Another interesting bit of ealy NY real estate finance – the house has a button on the newel post of the stairway, called a “mortgage button.” You got one if your mortgage was paid off; this was to show everyone that you owned your home outright.
Absolutely – the Lefferts “donation” of the house to the City included paying for it to be moved there; I think the DAR paid (at least in part) for the restoration. At some point the DAR abandoned the project and the City took over – another reason to support the Prospect Park Alliance today.
I know a member of the Lefferts family. He told me that it was the family that paid for the house to be moved and restored. It was all private money. The parks department just agreed to allow it to be located in the park. The family deserves a lot of credit.
Fabulous article, and the Lefferts Homestead is certainly worth a visit – they have free admission and ongoing activites year round, as well as occasional (paid) tours of the whole place (most of the top floor is closed off to regular viewing, as it it too fragile for steady foot traffic). When I attended last summer, our guide explained to us that when the house was rebuilt after the war, it was not in the strict Dutch Colonial style, but more mix of that and the then-popular Georgian, or Federal (for those avoiding all references to the King), style.
However, when the house was moved to Prospect Park, the DAR (I believe), which was then responsible for its care, decided to return it more completely to a Dutch Colonial style, adding such touches as the Dutch door in the front and removing “inauthentic” interior features, such as dentil molding in some of the rooms (although I think some still have it).

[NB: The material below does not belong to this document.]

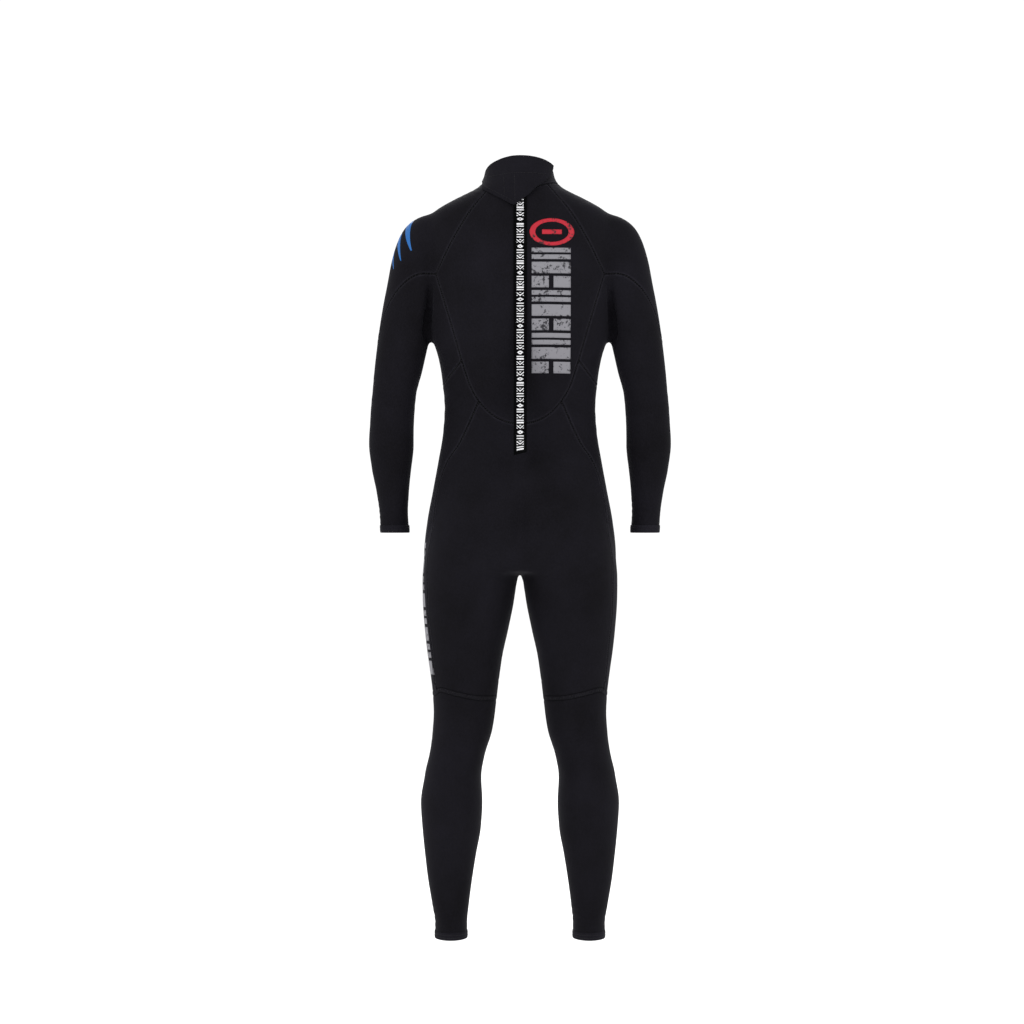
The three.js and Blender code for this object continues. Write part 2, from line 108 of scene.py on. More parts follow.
# ---- Body measurements ----
# Millimetres: z, x and y of the middle, half width, depth to the front and to the back, and how square the
# section is.
TRUNK = [
    [70, 0, -8, 63, 58, 70, 2.1],
    [50, 0, -5, 64, 59, 76, 2.1],
    [28, 0, -1, 67, 61, 81, 2.1],
    [10, 0, 3, 75, 66, 83, 2.1],
    [0, 0, 5, 87, 70, 84, 2.1],
    [-12, 0, 6, 111, 76, 87, 2.15],
    [-27, 0, 6, 141, 82, 91, 2.2],
    [-45, 0, 5, 170, 90, 96, 2.3],
    [-70, 0, 4, 186, 101, 102, 2.4],
    [-110, 0, 2, 188, 112, 111, 2.5],
    [-160, 0, 0, 185, 121, 117, 2.6],
    [-220, 0, 0, 180, 125, 117, 2.6],
    [-285, 0, 0, 173, 121, 111, 2.5],
    [-330, 0, 0, 160, 116, 102, 2.45],
    [-370, 0, 0, 153, 110, 92, 2.4],
    [-428, 0, 0, 148, 104, 73, 2.35],
    [-475, 0, -2, 151, 101, 67, 2.35],
    [-530, 0, -4, 160, 98, 82, 2.4],
    [-590, 0, -5, 171, 96, 108, 2.45],
    [-650, 0, -4, 182, 93, 129, 2.5],
    [-705, 0, -2, 188, 88, 127, 2.5],
    [-748, 0, 0, 189, 76, 105, 2.5],
]
LEG = [
    [-600, 92, 0, 76, 82, 90, 2.3],
    [-700, 97, 4, 88, 86, 116, 2.4],
    [-756, 98, 2, 93, 87, 104, 2.3],
    [-800, 101, 0, 90, 86, 93, 2.2],
    [-860, 105, 0, 82, 82, 83, 2.15],
    [-920, 108, 0, 72, 75, 73, 2.1],
    [-980, 108, 0, 64, 68, 63, 2.1],
    [-1021, 109, 0, 60, 63, 58, 2.1],
    [-1060, 113, 2, 58, 59, 57, 2.1],
    [-1110, 124, 6, 54, 54, 61, 2.1],
    [-1145, 131, 9, 55, 51, 67, 2.1],
    [-1200, 134, 12, 60, 50, 68, 2.1],
    [-1250, 134, 12, 57, 48, 61, 2.1],
    [-1300, 136, 10, 50, 43, 51, 2.05],
    [-1350, 137, 8, 43, 39, 44, 2],
    [-1404, 136, 8, 35, 37, 42, 2],
    [-1436, 135, 8, 31, 36, 42, 2],
    [-1465, 135, 8, 31, 37, 43, 2],
]
ARM = [
    [-50, 170, 4, 20, 24, 24, 2],
    [-62, 176, 4, 36, 38, 38, 2],
    [-80, 182, 4, 46, 47, 48, 2],
    [-110, 189, 5, 52, 54, 56, 2.05],
    [-155, 199, 6, 55, 57, 60, 2.1],
    [-205, 209, 6, 55, 57, 60, 2.1],
    [-255, 220, 6, 53, 54, 58, 2.1],
    [-305, 230, 6, 50, 51, 54, 2.05],
    [-357, 239, 5, 47, 47, 49, 2],
    [-404, 247, 4, 43, 45, 47, 2],
    [-452, 251, -1, 43, 46, 45, 2],
    [-499, 253, -7, 44, 44, 42, 2],
    [-546, 253, -15, 39, 39, 37, 2],
    [-593, 251, -23, 32, 34, 32, 2],
    [-640, 249, -29, 28, 31, 29, 2],
    [-672, 247, -33, 28, 31, 29, 2],
]
# The collar's seam is where this funnel passes through the skin.
FUNNEL = [
    [102, 0, 0, 132, 178, 162, 2],
    [-62, 0, 0, 33, 81, 63, 2],
]

# ---- Seams, as points of x and z seen from behind, on the wearer's left, in millimetres ----
ARMPIT = [163, -171]
FLANK = [113, -339]
HIP = [80, -417]
RAGLAN = [[40, 20], [65, -12], [91, -44], [111, -74], [134, -114], [147, -140], ARMPIT]
BACK_SIDE = [ARMPIT, [152, -207], [132, -273], FLANK]
BACK_FOOT = [FLANK, [97, -387], HIP, [57, -441], [30, -456], [-1, -462]]
SHOULDER = [ARMPIT, [188, -170], [210, -177], [237, -200], [259, -235], [273, -276], [292, -340]]
FLANK_SEAM = [FLANK, [147, -380], [187, -428]]
CHEST_FOOT = [FLANK, [92, -354], [50, -368], [-1, -372]]
SIDE = [
    HIP, [115, -493], [141, -532], [156, -573], [164, -615], [170, -670], [179, -723],
    [180, -780], [178, -843], [171, -903], [166, -970], [164, -984],
]
KNEE_RISE = [[0, -8], [26, -8], [47, -8], [84, -6], [124, 2], [155, 9], [168, 0], [200, -6]]
FLAP = [
    [72, 90], [72, -9], [12, -44], [-15, -23], [-29, -9],
    [-43, 2], [-51, 11], [-56, 25], [-59, 42], [-60, 90],
]
PATCH = [[-24, 42], [-24, 22], [-25, 6], [-37, 8], [-50, 14], [-53, 28], [-54, 42], [-40, 43], [-24, 42]]
BETWEEN_ARM_AND_BODY = [[187, -428], [180, -480], [184, -560], [200, -672], [205, -760]]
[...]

Brava once again and thank you.
@tybur6 yep, it’s a gambrel roof with flared eaves. There are lots in brooklyn, but they’re Dutch Colonial Revivals rather than the real thing (even though, this was a copy, too).
This is one of my favs:
http://www.flickr.com/photos/dlichaw/293515610/in/set-72157594332149122/
(I’ve got a few more in that set, as well:
http://www.flickr.com/photos/dlichaw/sets/72157594328675869/with/293514906/ )
Tyburg, They are usually described as “flared eaves”.
For those seeking regional architecture, this is it. Nothing is more NY metro area than so-called Dutch colonial farmhouses with curved eaves. This house is one of the finest surviving examples. There used to be many more.
I also like the look of the big gambrel roof curving at the deep eaves. It is an easy historical style to love.
There were probably more of these in Brooklyn than any other county. Many survive in Rockland County, NY and Bergen County, NJ. Although in those areas the houses tend to be of stone. The nicest ones have the flared eaves. Really charming.